In fact, the two aforementioned articles suggest quite different approaches to the problem of relationships with difficult people. D. R. McKay studies different types of difficult people and develops recommendations concerning each type, taking into consideration specific traits of character of each type. To put it more precisely the author distinguishes the chatterbox as one of the types of difficult people. Dealing with a chatterbox, McKay recommends avoiding insulting the co-worker and, instead of avoiding the communication with person pointblank, that is not always possible, the author recommends to put the blame on managers and explain the co-worker that managers have problems with concentration while listening to her interesting stories. In addition, it is possible to limit the communication with this person and to have a lunch once a week for instance.

Another type of difficult people is a gossiper, who is always gossiping and discussing various stories related to other people. The author recommends changing the communication style with this person and when he/she start gossiping it is necessary to explain this person that managers are not interested in discussing other’s people life behind their back. The same advice the author gives in relation to complainers. To put it more precisely, he simply recommends changing the subject of the conversation in order to avoid listening complaints. Also, there may be delegators who attempt to delegate their jobs and duties to managers. In such a situation, it is necessary to explain them that managers have their own job to do and duties to fulfill. Finally, there are credit gabbers who are always borrowing money. In relation to this people, it is necessary to refuse to help them out when they ask for help constantly.

Alternatively, J. Horsch recommends changing managers’ attitude to work and difficult people. The author argues that self-perception is very important and the way we perceive other people may be even more important. This is why it is necessary to accept difficult people as they are and develop assertiveness in managers’ forces that will help to avoid conflicts with difficult people. However, such a strategy of acceptance of difficult people has a number of flaws which can decrease its efficiency consistently. First of all, it is not always possible to accept difficult people as they are. At any rate, it is not all employees working within the organization who are able to accept such people. in this respect, managers, due to their educational level, professional qualities and characteristics can be more flexible because they can have different strategies and management styles which they apply in the course of their work. In contrast, employees do not have strategies of efficient communication and work together with difficult people. Therefore, they cannot adapt strategies that help them to maintain normal relationships with difficult people. Moreover, often employees are unwilling to accept difficult people because of personal conflicts and dislike. In such a situation, managers have to help employees to establish positive relationships with difficult people, but it is difficult and often useless to demand employees accept difficult people as they are. Instead, other strategies have to be used.

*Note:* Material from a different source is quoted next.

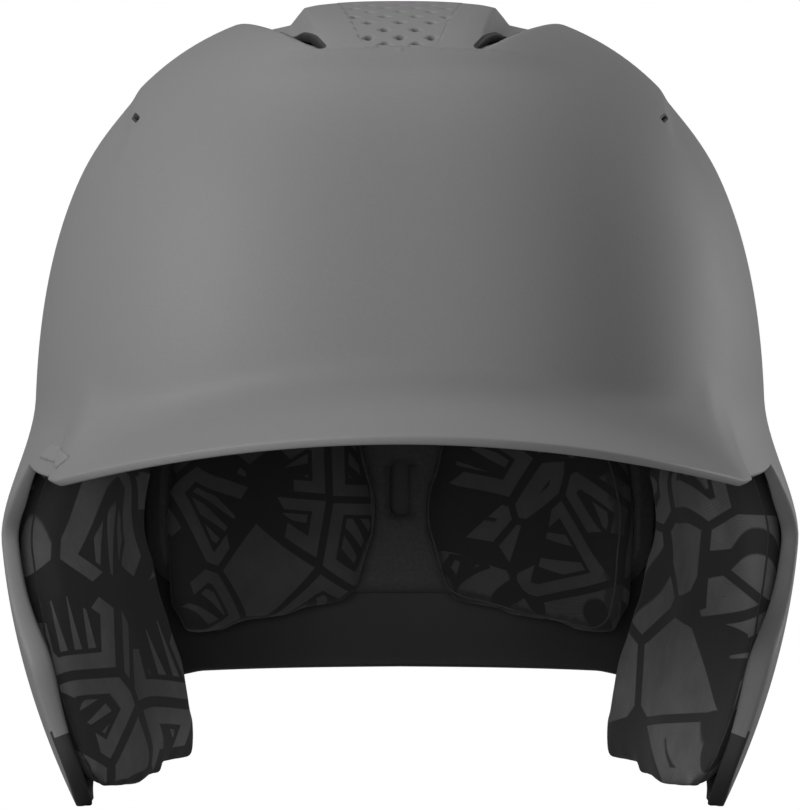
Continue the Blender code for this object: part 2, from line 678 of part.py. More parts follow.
def real_rings(step):
    """Evenly spread (azimuth, level) points over one half of the surface."""
    points = []
    longest = TABLE[2].max()
    for k, arc in enumerate(np.arange(0.9 * step, longest, step * 0.866)):
        dense = np.linspace(0, math.pi, 240)
        level = level_at_arc(dense, np.full(240, arc))
        places = surface(dense, level)
        lengths = np.concatenate([[0], np.cumsum(np.linalg.norm(np.diff(places, axis=0), axis=1))])
        count = max(2, int(round(lengths[-1] / step)))
        at = (np.arange(count) + (0.25 if k % 2 else 0.75)) * lengths[-1] / count
        azimuth = np.interp(at, lengths, dense)
        points.append(stacked(azimuth, level_at_arc(azimuth, np.full(count, arc))))
    points = np.vstack(points)
    return points[points[:, 1] < 1.999]


def build_shell(material):
    """Half the shell, mirrored."""
    trim = [even(piece, SHELL_STEP) for piece in trim_pieces()]
    trim = np.vstack([piece[:-1] for piece in trim])
    outline = np.vstack([trim, mid_line(SHELL_STEP)[:-1]])
    holes = [even(loop, 0.7 * SHELL_STEP, closed=True) if len(loop) > 20 else loop for loop in vent_loops()]
    loops, points = [], []
    for path in [outline] + holes:
        loops.append(list(range(len(points), len(points) + len(path))))
        points += list(path)
    places = surface(*np.array(points).T)
    hole_places = places[len(outline):]
    edges = []
    for line in relief_lines():
        line = even(line, 0.85 * SHELL_STEP)
        line_places = surface(*line.T)
        clear = nearest(line_places, places) > 0.5 * INLAY_WALL
        clear &= nearest(line_places, hole_places) > 0.5 * SHELL_STEP
        for i, keep in enumerate(clear):
            if keep:
                points.append(line[i])
                if i and clear[i - 1]:
                    edges.append((len(points) - 2, len(points) - 1))
        places = surface(*np.array(points).T)
    fixed = np.array(points)
    grid = real_rings(SHELL_STEP)
    grid = grid[nearest(surface(*grid.T), places) > 0.62 * SHELL_STEP]
    grid = grid[inside(polar_plane(*grid.T), polar_plane(*fixed[loops[0]].T))]
    both = np.vstack([fixed, grid])
    azimuth, level = both[:, 0], both[:, 1]
    plane = polar_plane(azimuth, level)
    triangles = triangulate(loops, plane, edges)
    want = area(plane[loops[0]])
    loops = [loop if (area(plane[loop]) > 0) == (i == 0) else loop[::-1] for i, loop in enumerate(loops)]
    rim = nearest(surface(azimuth, level), resample(surface(*trim.T), 1.5 * MM, closed=True))
    shell = build_layer("outer_shell", material, azimuth, level, loops, triangles, relief(azimuth, level),
                        wall_depth(azimuth, level, rim), True, 1, 0, True)
    mirror = shell.modifiers.new("mirror", "MIRROR")
    mirror.merge_threshold = 0.0001
    return shell


# ---------------------------------------------------------------- crest insert
def plateau_raise(y):
    share = np.abs(crest_share(y))
    return CREST_STEP * smoothstep(0.55, 0.9, share) * crest_end(share)


def pits(outline):
    """Diamond pits in staggered rows: points, edges and depths."""
    points, edges, depths = [], [], []
    clear = PIT_RADIUS + PIT_MARGIN
    front, back = CREST_MIDDLE - INLAY_HALF_LENGTH, CREST_MIDDLE + INLAY_HALF_LENGTH
    for row, y in enumerate(np.arange(front + 4 * MM, back, PIT_ROW)):
        for column in range(-3, 4):
            x = (column + (row % 2) * 0.5) * PIT_PITCH
            if abs(x) + clear > inlay_edge(crest_share(y)) - INLAY_WALL or y + clear > outline[:, 1].max():
                continue
            start = len(points)
            for dx, dy in ((1, 0), (0, 1), (-1, 0), (0, -1)):
                points.append((x + dx * PIT_RADIUS, y + dy * PIT_RADIUS))
            points.append((x, y))
            edges += [(start + k, start + (k + 1) % 4) for k in range(4)]
            depths += [0, 0, 0, 0, PIT_DEPTH]
    return points, edges, np.array(depths)


def build_crest_insert(material):
    reach = INLAY_HALF_LENGTH - 2 * INLAY_WALL - INLAY_CLEARANCE
    y = CREST_MIDDLE + np.linspace(-reach, reach, 40)
    x = inlay_edge(crest_share(y)) - INLAY_WALL - INLAY_CLEARANCE
    right = np.stack([x, y], axis=1)
    outline = resample(np.vstack([right, (right * (-1, 1))[::-1]]), 8 * MM, closed=True)

    def outer(base):
        return INLAY_TOP - plateau_raise(base[:, 1])

    def inner(base):
        return INLAY_TOP + INLAY_THICKNESS - plateau_raise(base[:, 1])

    flat_layer("crest_insert", material, from_top, outline, outer, inner, lip=1, bulge=0, extra=pits(outline))


# ---------------------------------------------------------------- liners and pads
def outline_of(corners, step=SOFT_STEP * 0.8):
    """A sampled outline from (u, v, corner radius) in millimetres."""
    return resample(rounded(np.array(corners, float) * MM), step, closed=True)


def ellipse(centre_u, centre_v, radius_u, radius_v, count=14):
    turns = np.linspace(0, 2 * math.pi, count, endpoint=False)
    return np.stack([centre_u + radius_u * np.cos(turns), centre_v + radius_v * np.sin(turns)], axis=1)


def cut(obj, cutter):
    modifier = obj.modifiers.new("cut", "BOOLEAN")
    modifier.operation = "DIFFERENCE"
    modifier.solver = "EXACT"
    modifier.object = cutter
    cutter.hide_render = True
    cutter.display_type = "WIRE"


def from_back(flat):
    """(azimuth past the back * ROUND_RADIUS, z) of the dome's wall."""
    return from_band(flat + (ROUND_RADIUS * math.pi, 0))


def pair(build, name, material):
    """build() makes the +X piece, which the wearer has on the left. The other is its mirror image."""
    first = build(name + "_left")
    return first, mirrored(first, name + "_right", material)


def ear_outline():
    return outline_of([(74, 15, 7), (78, 36, 20), (71, 72, 40), (66, 101, 10), (-17, 101, 8), (-17, 76, 10),
                       (-19, 57, 20), (-30, 43, 8), (-30, 11, 10), (-14, 6, 12), (30, 8, 60)])


def ear_face(inset):
    """Depth of an ear pad's face, less an inset. The pad thins out towards its front edge."""
    def depth(base):
        return PAD_FRONT_FACE + (PAD_FACE - PAD_FRONT_FACE) * smoothstep(*PAD_RAMP, base[:, 1]) - inset

    return depth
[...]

At the same time, difficult people can provoke internal conflicts because they can challenge the formal leadership of managers. In this respect, it is worth mentioning the fact that difficult people are not always people that provoke conflicts with their colleagues but they can be informal leaders within the organization which may have the informal authority over employees and, thus, challenge the position of managers who have the formal authority. In actuality, difficult people may differ from the overwhelming majority of the personnel because they do not accept changes developed by managers, while being informal leaders within the organization, they can raise the opposition to changes and innovations introduced within the organization. The problem is that managers need to overcome the resistance of the personnel to change because of the informal leaders who are difficult people unwilling to accept change because of different reasons, including their personal ambitions, beliefs, and other reasons.

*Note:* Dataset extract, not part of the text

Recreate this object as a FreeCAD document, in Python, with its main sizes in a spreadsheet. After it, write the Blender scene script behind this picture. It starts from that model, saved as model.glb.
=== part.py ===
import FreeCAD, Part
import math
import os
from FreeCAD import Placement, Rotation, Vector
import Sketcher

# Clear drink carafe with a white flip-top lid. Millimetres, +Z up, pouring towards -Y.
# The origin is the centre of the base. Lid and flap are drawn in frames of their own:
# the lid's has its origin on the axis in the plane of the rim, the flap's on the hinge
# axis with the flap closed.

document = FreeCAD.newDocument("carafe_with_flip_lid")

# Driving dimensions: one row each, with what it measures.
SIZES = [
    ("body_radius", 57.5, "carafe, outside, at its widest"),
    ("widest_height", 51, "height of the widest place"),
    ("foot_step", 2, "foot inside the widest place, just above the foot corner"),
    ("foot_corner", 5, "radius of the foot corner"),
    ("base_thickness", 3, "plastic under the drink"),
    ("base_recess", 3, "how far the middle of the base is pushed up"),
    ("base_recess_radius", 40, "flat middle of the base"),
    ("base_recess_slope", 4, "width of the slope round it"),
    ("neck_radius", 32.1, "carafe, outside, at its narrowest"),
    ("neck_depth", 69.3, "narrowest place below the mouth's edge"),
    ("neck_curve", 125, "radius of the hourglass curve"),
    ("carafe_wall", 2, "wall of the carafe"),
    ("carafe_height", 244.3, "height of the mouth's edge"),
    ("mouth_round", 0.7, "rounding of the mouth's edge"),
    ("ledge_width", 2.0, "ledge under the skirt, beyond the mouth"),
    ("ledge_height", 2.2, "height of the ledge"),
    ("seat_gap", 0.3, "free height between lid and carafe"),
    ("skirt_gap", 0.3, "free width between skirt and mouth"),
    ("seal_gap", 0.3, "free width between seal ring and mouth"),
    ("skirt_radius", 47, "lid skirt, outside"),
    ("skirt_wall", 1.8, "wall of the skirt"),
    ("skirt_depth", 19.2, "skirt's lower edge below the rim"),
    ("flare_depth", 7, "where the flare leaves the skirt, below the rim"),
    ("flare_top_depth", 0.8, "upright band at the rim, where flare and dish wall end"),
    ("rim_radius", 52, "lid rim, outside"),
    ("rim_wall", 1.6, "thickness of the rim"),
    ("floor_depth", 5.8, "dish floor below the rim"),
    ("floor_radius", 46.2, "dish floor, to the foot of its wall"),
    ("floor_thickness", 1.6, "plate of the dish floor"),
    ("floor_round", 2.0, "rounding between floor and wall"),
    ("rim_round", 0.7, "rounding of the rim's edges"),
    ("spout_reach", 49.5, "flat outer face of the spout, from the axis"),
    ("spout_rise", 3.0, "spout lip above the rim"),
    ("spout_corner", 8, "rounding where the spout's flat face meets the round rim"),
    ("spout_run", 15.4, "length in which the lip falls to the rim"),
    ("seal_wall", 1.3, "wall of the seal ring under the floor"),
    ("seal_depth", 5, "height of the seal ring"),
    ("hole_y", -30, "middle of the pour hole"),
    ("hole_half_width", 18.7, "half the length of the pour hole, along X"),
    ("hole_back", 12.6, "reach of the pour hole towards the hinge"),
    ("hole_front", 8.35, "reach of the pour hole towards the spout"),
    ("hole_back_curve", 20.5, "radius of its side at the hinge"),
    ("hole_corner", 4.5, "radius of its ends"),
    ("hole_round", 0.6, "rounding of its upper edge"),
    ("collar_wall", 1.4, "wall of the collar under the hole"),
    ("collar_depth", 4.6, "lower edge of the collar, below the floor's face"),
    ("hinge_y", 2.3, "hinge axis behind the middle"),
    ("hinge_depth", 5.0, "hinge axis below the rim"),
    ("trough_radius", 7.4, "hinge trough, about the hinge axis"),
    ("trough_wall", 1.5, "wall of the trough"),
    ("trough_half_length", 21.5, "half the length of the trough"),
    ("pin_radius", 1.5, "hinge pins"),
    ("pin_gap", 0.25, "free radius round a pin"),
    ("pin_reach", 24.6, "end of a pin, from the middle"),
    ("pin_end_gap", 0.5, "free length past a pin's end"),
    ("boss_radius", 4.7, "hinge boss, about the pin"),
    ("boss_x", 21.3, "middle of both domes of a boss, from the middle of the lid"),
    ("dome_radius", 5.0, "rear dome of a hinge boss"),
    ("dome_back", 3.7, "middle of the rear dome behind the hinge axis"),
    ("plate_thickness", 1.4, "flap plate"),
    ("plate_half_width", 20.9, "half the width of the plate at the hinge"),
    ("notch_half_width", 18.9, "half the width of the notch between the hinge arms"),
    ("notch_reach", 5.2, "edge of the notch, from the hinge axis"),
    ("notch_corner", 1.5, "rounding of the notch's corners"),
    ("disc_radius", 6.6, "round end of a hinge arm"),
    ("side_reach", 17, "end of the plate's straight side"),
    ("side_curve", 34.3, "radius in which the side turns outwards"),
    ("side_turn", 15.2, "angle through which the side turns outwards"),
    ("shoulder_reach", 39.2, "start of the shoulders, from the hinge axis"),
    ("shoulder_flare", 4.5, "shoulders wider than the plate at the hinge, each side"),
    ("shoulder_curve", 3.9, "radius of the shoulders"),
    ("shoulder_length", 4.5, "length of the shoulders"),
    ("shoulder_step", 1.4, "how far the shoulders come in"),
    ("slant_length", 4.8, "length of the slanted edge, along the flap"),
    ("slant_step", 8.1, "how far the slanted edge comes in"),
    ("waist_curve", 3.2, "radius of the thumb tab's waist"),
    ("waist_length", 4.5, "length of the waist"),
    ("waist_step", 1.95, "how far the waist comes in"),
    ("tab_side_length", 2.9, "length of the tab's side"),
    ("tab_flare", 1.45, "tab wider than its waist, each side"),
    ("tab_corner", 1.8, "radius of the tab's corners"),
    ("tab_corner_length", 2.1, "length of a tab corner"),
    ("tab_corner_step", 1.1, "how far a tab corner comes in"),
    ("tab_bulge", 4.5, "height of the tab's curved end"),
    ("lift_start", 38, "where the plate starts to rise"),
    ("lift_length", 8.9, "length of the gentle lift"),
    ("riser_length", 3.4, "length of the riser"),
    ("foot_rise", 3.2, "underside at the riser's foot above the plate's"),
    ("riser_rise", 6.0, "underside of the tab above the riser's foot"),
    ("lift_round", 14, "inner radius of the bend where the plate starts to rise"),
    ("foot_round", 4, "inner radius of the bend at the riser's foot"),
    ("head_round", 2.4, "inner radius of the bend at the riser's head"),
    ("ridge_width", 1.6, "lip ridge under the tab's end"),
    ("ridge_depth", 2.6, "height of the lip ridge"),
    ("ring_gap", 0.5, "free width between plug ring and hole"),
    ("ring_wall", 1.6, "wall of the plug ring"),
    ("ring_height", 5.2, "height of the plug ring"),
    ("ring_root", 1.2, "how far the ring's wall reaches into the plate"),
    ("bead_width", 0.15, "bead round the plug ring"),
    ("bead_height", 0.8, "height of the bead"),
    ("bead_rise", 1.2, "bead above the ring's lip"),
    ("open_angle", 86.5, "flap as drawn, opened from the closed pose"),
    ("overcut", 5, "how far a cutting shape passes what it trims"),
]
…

In order to minimize the negative impact of difficult people who are informal leaders within the organization, managers can apply all possible means. In this respect, it is possible to attempt to compete with informal leaders but a more efficient strategy is to undermine the authority of informal leaders within the organization. At this point, it is particularly important to provide employees with a positive feedback to ensure their support of the formal leader, who should demonstrate that his or her leadership is worth to follow, while the informal leader leads employees to a dead-end. In this regard, it is possible to use all ethically just means, including firing informal leaders to stabilize the situation within the organization.

As for other difficult people, who do not have leadership qualities, it is possible to apply less radical but efficient strategies and approaches. To put it more precisely, managers should focus on the elaboration of the code of conduct, which defines clearly norms of behavior, moral and ethical principles of the organization. Employees should follow these rules and norms and, in such a way, managers can improve the ambiance within the organization and stimulate the formation of a positive organizational culture. The introduction of principles of tolerance and respect of rights, liberties and personal beliefs can contribute to the minimization of conflicts provoked by difficult people. In addition, employees should be trained to avoid conflicts and develop strategies, which can help them to meet this goal. In this respect, it is possible to organize special courses which can help employees to learn efficient methods of communication and strategies of conflict avoidance and crisis management.

Thus, taking into account all above mentioned it is possible to conclude that managers can use various strategies and approaches to difficult people, but, above all, it is necessary to develop flexible communication style in order to be able to maintain normal relationships with all people at work. Otherwise, a manager faces a risk of becoming a difficult person for them. At the same time, it is important to stress the fact that the problem of difficult people is extensive problem which affects the functioning of the entire organization and all people working within the organization because they cannot avoid the communication and interaction with difficult people. Therefore, managers need to develop efficient strategies and management styles which can help them prevent conflicts and problems within the organization. In this regard, the identification of difficult people is very important, but what is more important is the development of a positive organizational culture which sets standards all employees should meet that naturally minimizes the risk of conflicts within the organization.

References:

Dessler, G. (2004). Management: Principles and practices for tomorrows’ leaders (3rd ed.). New Jersey: Upper Saddle River.
Horsch’s J. (2008). How to Work with Difficult People at Work. Retrieved October 11, 2008 from http://ezinearticles.com/?How-to-Work-With-Difficult-People-at-Work&id=1531370
McKay, D.R. (2008). The Five Difficult People You Meet at Work and How to Get along with Them. Retrieved October 11, 2008 from http://careerplanning.about.com/od/bosscoworkers/a/difficultpeople.htm
Schein, E. H. (1999). Organizational culture and leadership. San Francisco: Jossey-Bass.
Schmitt, B. and Simonson, A. (1997). In Marketing Aesthetics: The strategic management of brands, identity, and image, New York: The Free Press.